More than helpers, our volunteers are co-creators—contributing their time, creativity, and care to build immersive, interdisciplinary learning experiences. They participate in testplays, organize events, create design assets, document research, and offer feedback that continually improves our projects. Many of them grow into core collaborators, interns, or mentors within our network.
PARTNERS

OISE
The Ontario Institute for Studies in Education (OISE) at the University of Toronto is a global leader in education research, teacher preparation, and graduate studies. Committed to equity and innovation, OISE fosters transformative learning, interdisciplinary scholarship, and professional practice across education, psychology, curriculum, leadership, and digital technologies in education.

ENCORE LAB
The ENCORE LAB was established in 2006 at the Ontario Institute for Studies in Education (OISE) at the University of Toronto as a research group interested in collaborative and collective forms of inquiry learning where teachers and students engage as a knowledge community. We investigate a pedagogical model called Knowledge Community and Inquiry (KCI), where students and teachers work collectively to advance their understanding of complex science topics. Our designs emphasize the role of technology in scaffolding knowledge construction and inquiry processes, integrating various tools and platforms, as well as data mining and using intelligent agents to support the orchestration of our complex inquiry designs. Current research includes using tangible and embodied interactions, user-contributed materials, and immersive environments to support inquiry learning.

OISE
The Play Lab at the Ontario Institute for Studies in Education (OISE), University of Toronto, is a collaborative research and creation space dedicated to exploring the transformative power of play in learning, wellbeing, and human development. Bringing together graduate students, educators, artists, and game designers, the lab investigates how playful practices can support inclusive education, critical inquiry, and community engagement. From tabletop games to digital simulations and embodied storytelling, The Play Lab embraces play as a method of knowledge creation and social imagination. Their ongoing projects—including international collaborations on equity in education and innovative game-based pedagogies—make them a vital partner in the development and dissemination of the Fall of Artica (FoA) curriculum and the broader Knowledge Media Art initiative.

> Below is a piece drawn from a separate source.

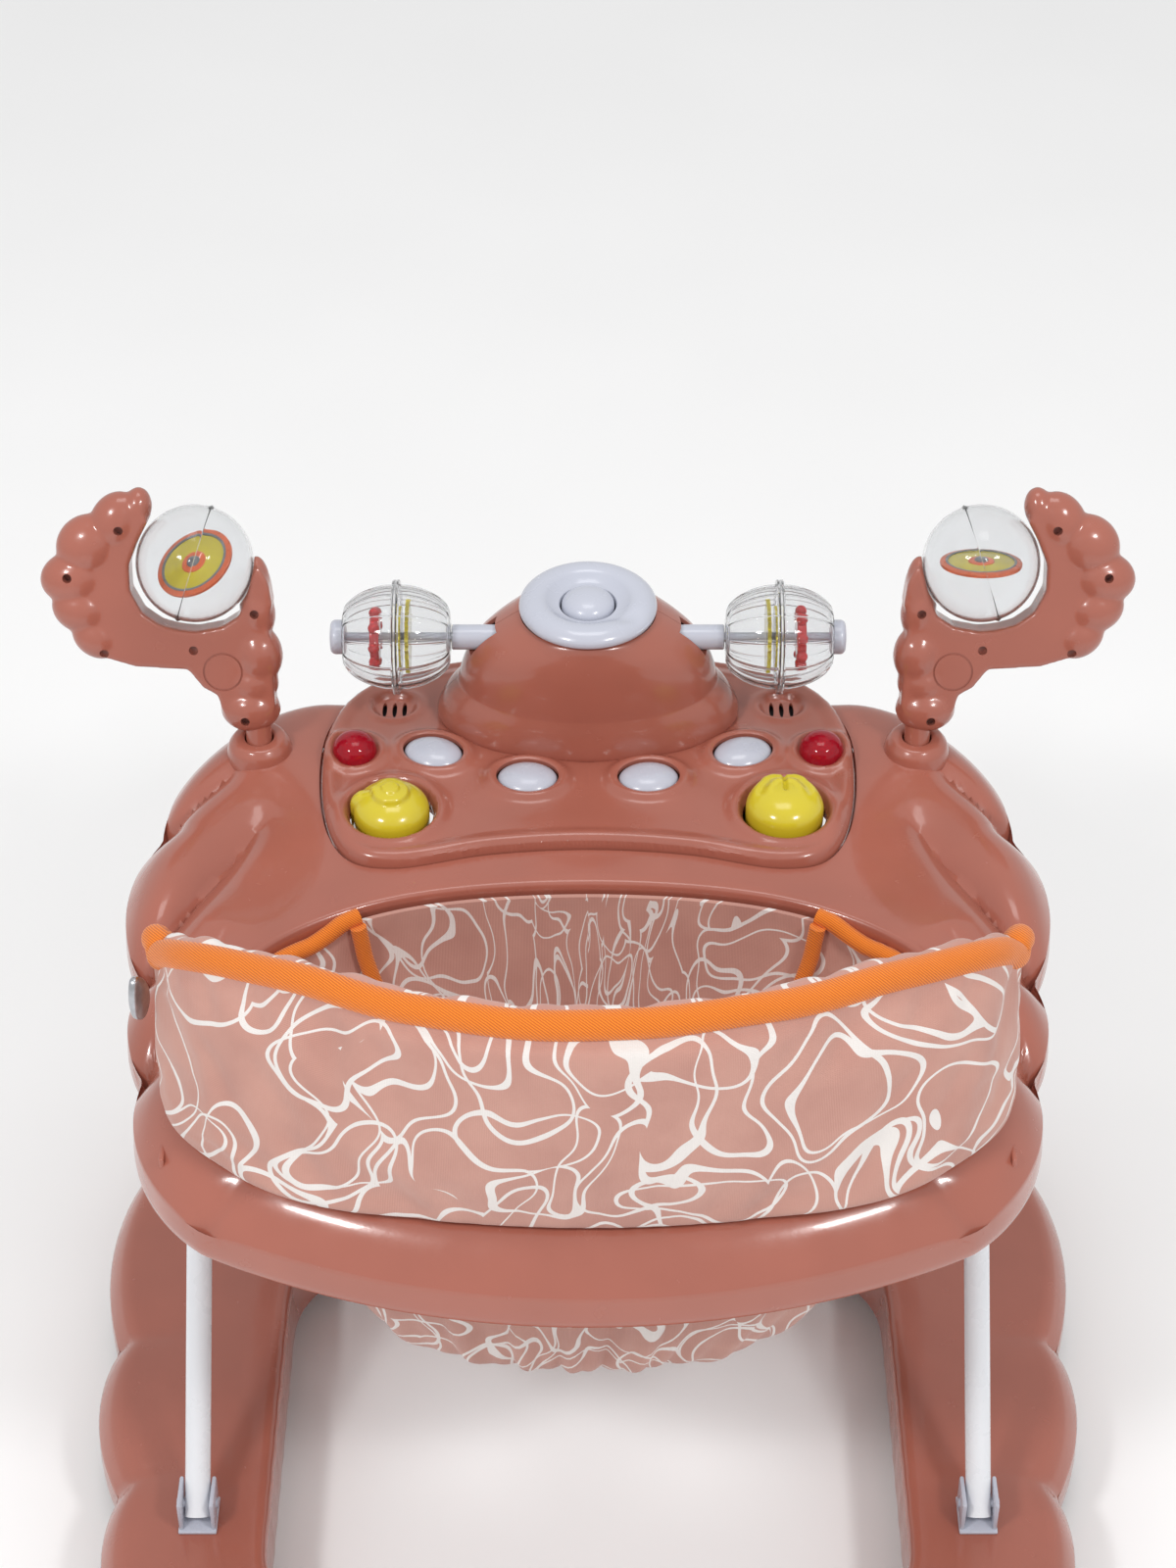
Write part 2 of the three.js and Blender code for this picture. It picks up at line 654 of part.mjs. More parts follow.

Eureka! Research Institute
The Eureka! Research Institute is one of Canada's select few school-based research institutes. Its mission is to champion evidence-based teaching, learning, and assessment methods while fostering interdisciplinary curiosity and co-designed research initiatives. This work strengthens connections between researchers, the school, and the University of Toronto, cultivating a dynamic network of collaborative knowledge. Through these efforts, the Eureka! Research Institute positions UTS at the forefront of research, collaboration, and innovative knowledge construction.

University of Toronto Schools
University of Toronto Schools (UTS) unites exceptional students and educators in an inclusive, equity-driven environment. Located on U of T’s campus, UTS fosters leadership, innovation, and transformation from Grades 7–12. With over 110 years of tradition and bold new facilities, UTS empowers future changemakers through community, connection, and academic excellence.

Experiential Learning
The Experiential Learning Program at OCAD University connects students with meaningful, real-world opportunities that integrate creative practice with professional, civic, and personal growth. Through placement courses, Design4, and the Work/Place Program, students gain hands-on experience, build community, and engage in reflective, goal-oriented learning guided by dedicated support from the RBC CEAD.

COIL

CALE
CALE is a global educator network promoting Critical Pedagogy to empower students facing complex socio-environmental crises. Through collaborative curriculum design, theory, action, and reflection, CALE fosters student agency, combats climate anxiety, and nurtures social justice. It supports transformative education that inspires action, not just understanding, of today's challenges.